Suddenly he was well again, and restless to be off. A group of congressmen and business men were taking a holiday which they invited him to join, a chance to study glaciers, which would be an unusual way for the modern tired business man to take a vacation. Louis went along with them, and as usual, gave himself and everybody else a very good time. On the way back he stopped for two months at Ithaca where a new college, called Cornell, was opening and where he was promptly offered an appointment of nonresident professor to give annually a brief course of lectures. He as promptly accepted because he liked the idea of a university on such good glacial foundations, and one that intended to combine manual work with study. Besides what was another course of lectures, more or less?

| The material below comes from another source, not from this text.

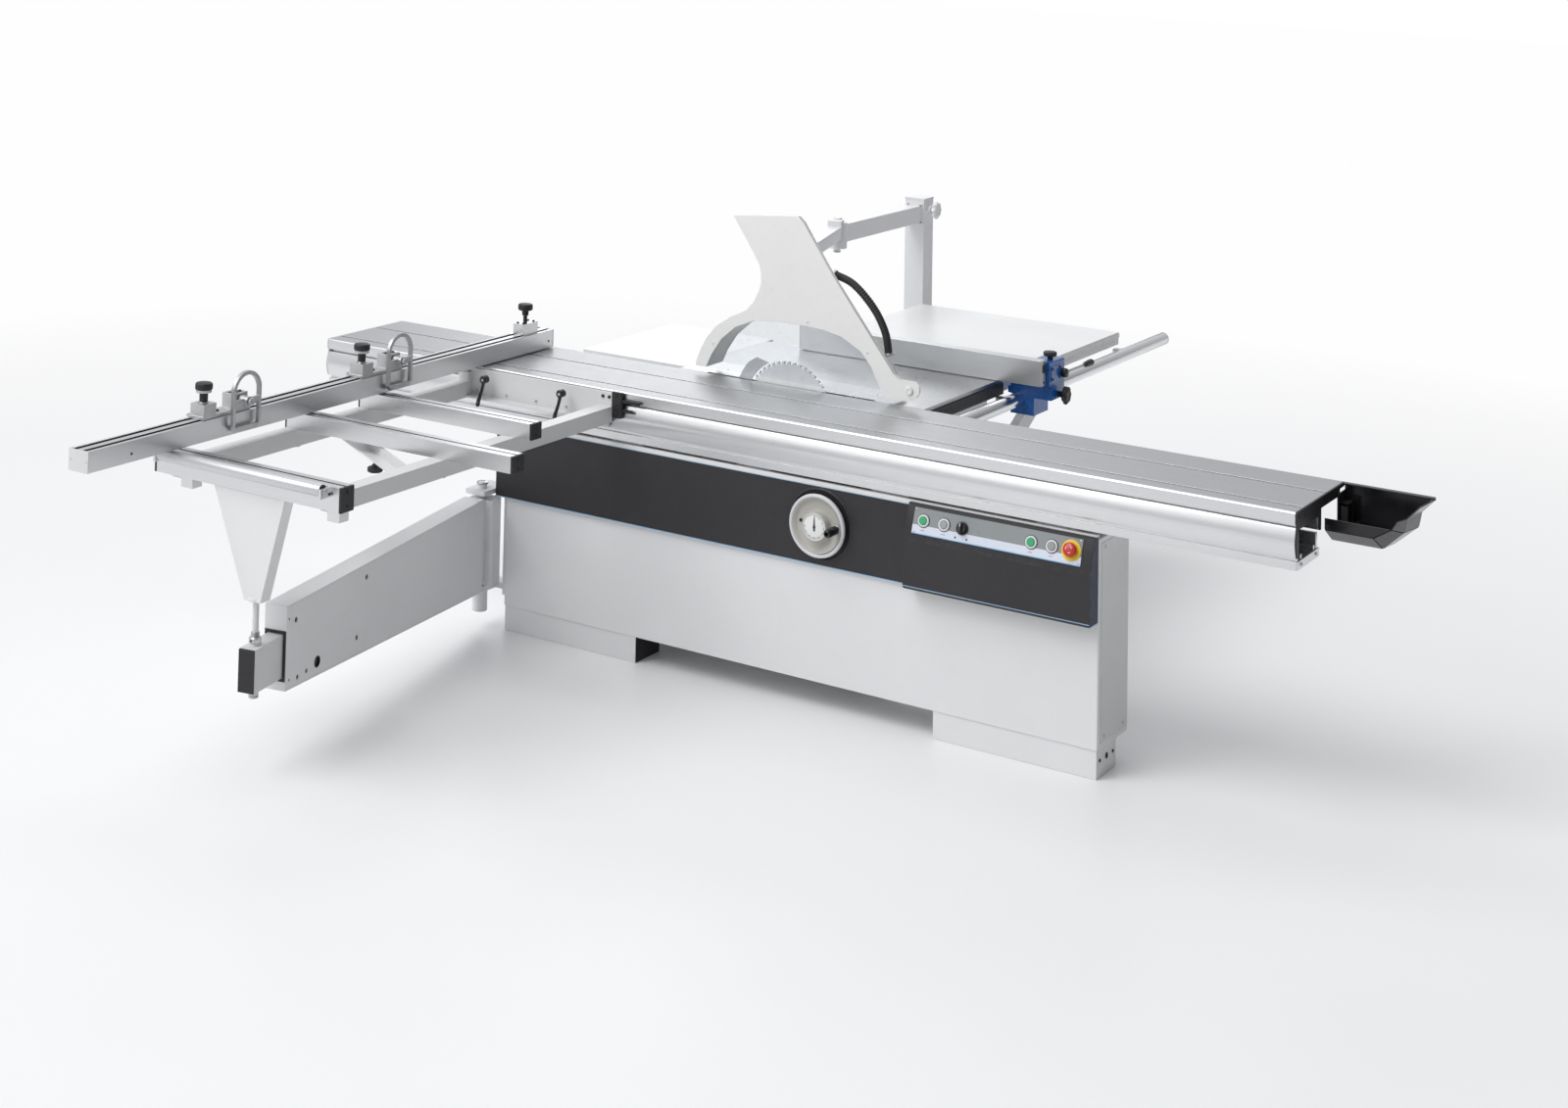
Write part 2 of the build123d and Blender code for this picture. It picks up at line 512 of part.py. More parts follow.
table_yz = ([(8, 849)] + top_slot(65) + top_slot(266) + TABLE_REAR
            + [(193, 819), (24, 819), (24, 794), (16, 786), (10, 764), (14, 744)] + TABLE_SKIRT
            + [(7, 805), (14, 805), (14, 800), (18, 800), (18, 822), (14, 822), (14, 815),
               (0, 815)] + TABLE_NOSE)
table = prism_x(table_yz, -TABLE_HALF, TABLE_HALF)
for y0, y1 in ((28, 50), (80, 130), (134, 189), (193, 251), (281, 366)):
    table -= box(-TABLE_HALF - 1, TABLE_HALF + 1, y0, y1, 823, 844)
for y in TRACK_Y:
    table += (box(-TABLE_HALF, TABLE_HALF, y - 4, y + 4, 816, 820)
              + rod_x(y, TRACK_Z1, TRACK_R, -TABLE_HALF, TABLE_HALF))
save("sliding_table", table)

# end caps of the sliding table and of the support bars
cap_yz = ([(8, 849)] + TABLE_REAR + [(193, 800), (14, 800)] + TABLE_SKIRT
          + [(5, 815), (0, 818)] + TABLE_NOSE)
caps = [prism_x(cap_yz, x, x + 6) for x in (TABLE_HALF, -TABLE_HALF - 6)]
caps += [box(x, x + 8, y0, y1, BAR_Z0, TABLE_Z) for x, y0, y1, _ in BARS]
caps += [box(x, x + 8, -1450, -1395, 772, 840) for x in (END_BAR[1], END_BAR[0] - 8)]
save("end_caps", group(*caps))

# end tray at the infeed end, (x, z) outlines
tray_xz = [(1706, 848), (1957, 848), (1922, 818), (1917, 803), (1909, 762), (1845, 704),
           (1706, 704)]
tray_inner_xz = [(1712, 852), (1950, 852), (1950, 846), (1917, 819), (1912, 803), (1904, 764),
                 (1843, 709), (1712, 709)]
tray = prism_y(tray_xz, 357, 417) - prism_y(tray_inner_xz, 350, 412)
tray += box(1712, 1734, 372, 413, 736, 806) - box(1718, 1740, 378, 408, 742, 800)
save("end_tray", tray)

# roller carriage between beam and table
AXLES_X = (-720, -240, 240, 720)
carriage = box(-800, 800, 75, 135, 752, 782) - box(-790, 790, 80, 130, 757, 790)
for x in AXLES_X:
    carriage += rod_y(x, AXLE_Z, AXLE_R, 38, 76) + rod_y(x, AXLE_Z, AXLE_R, 134, 172)
    carriage += box(x - 14, x + 14, 75, 135, 754, 780)
save("roller_carriage", carriage)
save("carriage_wheels", group(*[
    rod_y(x, AXLE_Z, CARRIAGE_R, y - 11, y + 11) - rod_y(x, AXLE_Z, AXLE_R + GAP, y - 12, y + 12)
    for x in AXLES_X for y in TRACK_Y]))

# ---------------------------------------------------------------- outrigger
# frame: two long tubes, a diagonal brace and the brackets at the table edge
frame = hollow_box(-550, -500, -1395, -14, 750, 800, 3)
frame += hollow_box(-1110, -1060, -1395, -14, 750, 800, 3)
frame += box(-1110, -500, -14, -6, 752, 842) + box(-1061, -549, -52, -13, 752, 758)
frame += prism_z([(-1061, -668), (-1061, -740), (-549, -1056), (-549, -984)], 764, 770)
frame += prism_z([(-1061, -690), (-1061, -698), (-549, -1014), (-549, -1006)], 769, 796)
frame += box(-501, -466, -16, -6, 767, 846)
frame += box(-467, -400, -12, -6, 816, 824) + box(-467, -428, -12, -6, 787, 795)
for x in (-1080, -530):
    frame += box(x - 16, x + 16, -7, 6, 807, 813)
frame += box(-535, -515, -7, 1.5, 733, 737) + box(-535, -515, -14, -6, 733, 753)
frame += box(-1100, -1060, -40, -13, 799, 830)
save("outrigger_frame", frame)


def slotted_bar(x1, y0, y1, slot_y):
    """Hollow support bar with a slot along its top."""
    bar = box(-1106, x1, y0, y1, BAR_Z0, TABLE_Z)
    cuts = [box(-1107, x1 + 1, slot_y - half, slot_y + half, 838, z1)
            for half, z1 in ((4, 850), (9, 843))]
    return bar - (cuts[0] + cuts[1] + box(-1107, x1 + 1, y0 + 5, y1 - 5, 805, 833))


end_x0, end_x1 = END_BAR
end_bar = box(end_x0, end_x1, -1450, -1395, 772, 840)
end_bar -= box(end_x0 - 1, end_x1 + 1, -1445, -1400, 777, 825)
end_bar -= box(end_x0 - 1, end_x1 + 1, -1426, -1418, 824, 841)
for x in (-1095, -478):
    end_bar += (box(x, x + 8, -1492, -1449, 812, 839)
                - rod_x(ROLL_Y, ROLL_Z, ROLL_PIN_R, x - 1, x + 9))
end_bar += box(-1028, -984, -1445, -1405, 744, 773) + box(-484, -441, -1445, -1405, 744, 773)
save("support_bars", group(*[slotted_bar(*bar) for bar in BARS], end_bar))

roller = rod_x(ROLL_Y, ROLL_Z, ROLL_R, -1085, -480)
roller += rod_x(ROLL_Y, ROLL_Z, ROLL_PIN_R - GAP, -1100, -466)
save("outrigger_roller", roller)

for i, x in enumerate((-980.0, -672.0), 1):
    lever = rod_y(x, 822, 11, -46, -14) + rod_y(x, 822, 7, -60, -46)
    lever += prism_y([(x - 6, 826), (x + 6, 826), (x - 13, 736), (x - 25, 736)], -66, -56)
    save(f"clamp_lever_{i}", lever)

bracket = prism_y([(-896, 772), (-633, 772), (-712, 478), (-772, 478)], -1450, -1408)
bracket -= prism_y([(-888, 768), (-641, 768), (-718, 490), (-766, 490)], -1445, -1400)
save("swing_bracket", bracket)

# crosscut fence: (x, z) extrusion with two top slots, feet and a knob block
fence_xz = [(-1098, 853), (-1024, 853), (-1024, 912), (-1036, 912), (-1036, 904), (-1050, 904),
            (-1050, 912), (-1072, 912), (-1072, 904), (-1086, 904), (-1086, 912), (-1098, 912)]
fence = prism_y(fence_xz, -1818, 397)
for x0, x1 in ((-1093, -1064), (-1058, -1029)):
    fence -= box(x0, x1, -1819, 398, 858, 898)
for y in (BARS[1][3], BARS[0][3], 40, 340):
    fence += box(-1078, -1036, y - 15, y + 15, TABLE_Z, 854)
fence += box(-1079, -1036, 238, 322, 911, 950)
fence -= rod_z(FENCE_X, KNOB_Y, KNOB_R + GAP, 930, 951)
save("crosscut_fence", fence)
knob = rod_z(FENCE_X, KNOB_Y, KNOB_R, 930.5, 975) + rod_z(FENCE_X, KNOB_Y, 11, 972, 986)
save("fence_knob", knob + rod_z(FENCE_X, KNOB_Y, 22, 986, 1012))


def stop_body(y):
    """Fence stop with its knob at y."""
    body = box(-1084, -1030, y - 30, y + 175, 912.4, 922)
    body += (box(-1084, -1030, y - 26, y + 26, 920, 956)
             - box(-1085, -1040, y - 16, y + 16, 932, 946))
    body += box(-1047, -1039, y - 10, y + 150, 904.8, 913)
    body += (box(-1076, -1030, y + 100, y + 160, 920, 966)
             - box(-1068, -1038, y + 108, y + 152, 930, 967))
    body += rod_x(y + FLIP_Y, FLIP_Z, FLIP_R, -1034, -988)
    for radius, z0, z1 in ((8, 955, 980), (12, 974, 988), (23, 986, 1012)):
        body += rod_z(FENCE_X, y, radius, z0, z1)
    return body


def stop_flip(y):
    """Round-topped loop with a crossbar, turning on the stop's pivot."""
    mid = y + FLIP_Y
    loop = box(-1014, -1002, mid - 62, mid + 62, 862, 972) + (
        rod_x(mid, 972, 62, -1014, -1002) - box(-1015, -1001, mid - 63, mid + 63, 900, 972))
    loop -= box(-1015, -1001, mid - 50, mid + 50, 876, 972) + (
        rod_x(mid, 972, 50, -1015, -1001) - box(-1016, -1000, mid - 51, mid + 51, 900, 971.9))
    for k in (-1, 1):
        loop -= prism_x([(mid + k * 60.5, 861), (mid + k * 63, 861), (mid + k * 63, 1000),
                         (mid + k * 60.5, 1000)], -1015, -1001)
        loop -= prism_x([(mid + k * 44, 861), (mid + k * 63, 861), (mid + k * 63, 880)],
                        -1015, -1001)
    flip = loop + box(-1012, -1004, mid - 51, mid + 51, 938, 954)
    flip += rod_x(mid, FLIP_Z, 14, -1027, -994)
    return flip - rod_x(mid, FLIP_Z, FLIP_R + GAP, -1030, -990)


for i, y in enumerate(STOPS_Y, 1):
    save(f"stop_{i}", stop_body(y))
    save(f"stop_{i}_flip", stop_flip(y))

# ---------------------------------------------------------------- swing arm
# hinge bracket on the end of the cabinet
hinge = box(-950, CAB_X0, 30, 130, 110, 475)
for z0, z1 in ((128, 146), (438, 454)):
    hinge += box(-1055, -978, -45, 90, z0, z1) + box(-979, -949, 30, 90, z0, z1)
hinge += rod_z(HINGE_X, HINGE_Y, HINGE_R, 100, 470)
hinge += rod_z(HINGE_X, HINGE_Y, 25, 60, 128)
save("swing_post", hinge)

# both arms are drawn along +X from the hinge, then turned towards the pin
pin_dx, pin_dy = PIN_X - HINGE_X, PIN_Y - HINGE_Y
arm_length = math.hypot(pin_dx, pin_dy)
arm_frame = Location((HINGE_X, HINGE_Y, 0), (0, 0, math.degrees(math.atan2(pin_dy, pin_dx))))
ARM_X0, ARM_X1 = 62.0, 1340.0
ARM_HOLES = ((1288, 385, 8), (1327, 397, 3.5), (869, 395, 8), (922, 232, 8), (1160, 231, 14),
             (1221, 223, 7), (1272, 221, 7), (1320, 226, 3.5))     # x, z, radius
arm = prism_y([(ARM_X0, 135), (ARM_X0, 435), (ARM_X1, 435), (ARM_X1, 200)], -36, 36)
arm -= prism_y([(ARM_X0 + 5, 141), (ARM_X0 + 5, 430), (ARM_X1 - 5, 430), (ARM_X1 - 5, 206)],
               -31, 31)
arm -= box(ARM_X1 - 20, ARM_X1 + 5, -27, 27, 233, 359)
for x, z, radius in ARM_HOLES:
    arm -= rod_y(x, z, radius, 30, 40)
arm += box(30, ARM_X0 + 1, -30, 30, 160, 424)
knuckle = box(-38, 38, -38, 56, 150, 424)
arm += fillet(knuckle.edges().filter_by(Axis.Z), 12)
arm -= rod_z(0, 0, HINGE_R + GAP, 140, 440)
save("swing_arm", arm_frame * arm)

inner = hollow_box(240, arm_length + 40, -25, 25, 236, 356, 4)
for radius, z0, z1 in ((9, 212, 476.5), (16, 354, 364), (14, 222, 238)):
    inner += rod_z(arm_length, 0, radius, z0, z1)
save("inner_arm", arm_frame * inner)

# ---------------------------------------------------------------- rip fence
head = box(416, 500, 1004, 1118, 742, 846)
head += box(488, 560, 990, 1110, 846, 926) + box(480, 560, 1004, 1110, 800, 847)
head = fillet(head.edges().filter_by(Axis.Y).sort_by(Axis.Z)[-2:], 6)
head -= box(400, RAIL_X, 950, 1130, 774, 805)
head -= rod_y(RAIL_X, RAIL_Z, RAIL_R + GAP, 950, 1130)
head -= rod_x(LEVER_Y, LEVER_Z, LEVER_R + GAP, 545, 570)
save("rip_head", head)
rip = box(-355, 545, 950, 990, 852, 936)
rip -= box(-356, 546, 954, 986, 857, 886) + box(-356, 546, 954, 986, 890, 931)
rip -= box(-356, 546, 985, 991, 902, 912)
save("rip_fence", rip)
lever = rod_x(LEVER_Y, LEVER_Z, LEVER_R, 548, 578) + rod_x(LEVER_Y, LEVER_Z, 14, 562, 578)
lever += rod_y(570, 879, 5, 1095, 1285)
lever += rod_y(570, 879, 10, 1262, 1322)
save("rip_lever", lever)
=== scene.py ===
import bpy
import math
import random
from mathutils import Vector, Matrix


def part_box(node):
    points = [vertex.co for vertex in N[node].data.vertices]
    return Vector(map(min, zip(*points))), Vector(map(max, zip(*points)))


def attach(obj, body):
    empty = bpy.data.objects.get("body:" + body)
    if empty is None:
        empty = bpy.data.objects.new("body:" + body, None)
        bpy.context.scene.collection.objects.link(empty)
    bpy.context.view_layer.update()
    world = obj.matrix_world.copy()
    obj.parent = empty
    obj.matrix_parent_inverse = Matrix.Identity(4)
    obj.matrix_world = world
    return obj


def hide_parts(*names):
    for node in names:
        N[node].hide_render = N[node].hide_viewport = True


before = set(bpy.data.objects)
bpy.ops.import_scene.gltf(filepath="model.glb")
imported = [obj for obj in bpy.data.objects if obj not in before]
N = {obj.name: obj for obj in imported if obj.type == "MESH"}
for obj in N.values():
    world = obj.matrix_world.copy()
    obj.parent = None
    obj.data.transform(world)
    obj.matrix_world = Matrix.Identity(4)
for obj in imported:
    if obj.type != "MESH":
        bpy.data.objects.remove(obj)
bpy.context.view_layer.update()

random.seed(11)
MM = 0.001
_lo, _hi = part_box("sliding_table")
# piece coordinates below are millimetres from the middle of the sliding table (X) and its front edge (Y)
DX, DY = (_lo.x + _hi.x) / 2, _lo.y + 0.004
SHIFT = Vector((DX, DY, 0))


# =============================================================== materials
class Mat:
    """Node material in real-scale object coordinates (metres)."""

    def __init__(s, name):
        s.m = bpy.data.materials.new(name)
        s.m.use_nodes = True
        s.t = s.m.node_tree
        s.t.nodes.clear()
        s.out = s.n("ShaderNodeOutputMaterial")
        s.tc = s.n("ShaderNodeTexCoord").outputs["Object"]

    def n(s, typ, **kw):
        x = s.t.nodes.new(typ)
        for k, v in kw.items():
            setattr(x, k, v)
        return x

    def l(s, a, b):
        s.t.links.new(a, b)

    def put(s, sock, v):
        if isinstance(v, (int, float, tuple, list)):
            sock.default_value = v
        else:
            s.l(v, sock)

    def math(s, op, a, b=0.0, c=None, clamp=False):
        x = s.n("ShaderNodeMath", operation=op)
        x.use_clamp = clamp
        s.put(x.inputs[0], a)
        s.put(x.inputs[1], b)
        if c is not None:
            s.put(x.inputs[2], c)
        return x.outputs[0]

    def noise(s, scale, detail=3.0, rough=0.55, stretch=(1, 1, 1), w=0.0):
        mp = s.n("ShaderNodeMapping")
        mp.inputs["Scale"].default_value = stretch
        mp.inputs["Location"].default_value = (w, w * 0.7, w * 1.3)
        s.l(s.tc, mp.inputs["Vector"])
        x = s.n("ShaderNodeTexNoise")
        x.inputs["Scale"].default_value = scale
        x.inputs["Detail"].default_value = detail
        x.inputs["Roughness"].default_value = rough
        s.l(mp.outputs[0], x.inputs["Vector"])
        return x.outputs[0]

    def ramp(s, f, lo, hi, a=0.0, b=1.0):
        x = s.n("ShaderNodeMapRange")
        x.clamp = True
        s.put(x.inputs["Value"], f)
        x.inputs["From Min"].default_value = lo
        x.inputs["From Max"].default_value = hi
        x.inputs["To Min"].default_value = a
        x.inputs["To Max"].default_value = b
        return x.outputs[0]

    def mix(s, f, a, b):
        x = s.n("ShaderNodeMix", data_type="RGBA")
        s.put(x.inputs[0], f)
        s.put(x.inputs[6], a)
        s.put(x.inputs[7], b)
        return x.outputs[2]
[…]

When he came back to Cambridge, he found that his museum had begun at last to make progress under its own steam. The legislature had granted seventy-five thousand dollars for an extension of the building and subscription had raised as much more. That, with the war scarcely over, too! In all, Agassiz had succeeded in capturing over four hundred thousand dollars for his museum, though he probably thought of it only as a little sum here and there. With this money the north wing was nearly finished. Slow, slow work, and hard for us who have worked in its laboratories and studied its collections to realize. Hard for us to visualize its isolated north corner standing there in the swamp, crammed to its eaves with unassorted material which we see so neatly shelved and cased. Hard to realize the lion-maned, lion-hearted man who tramped up and down those stairs, who directed everybody and everything; sometimes mistakenly, but who is infallible? Hard to know, really know, what a project like this meant in war times, and when science was for the few.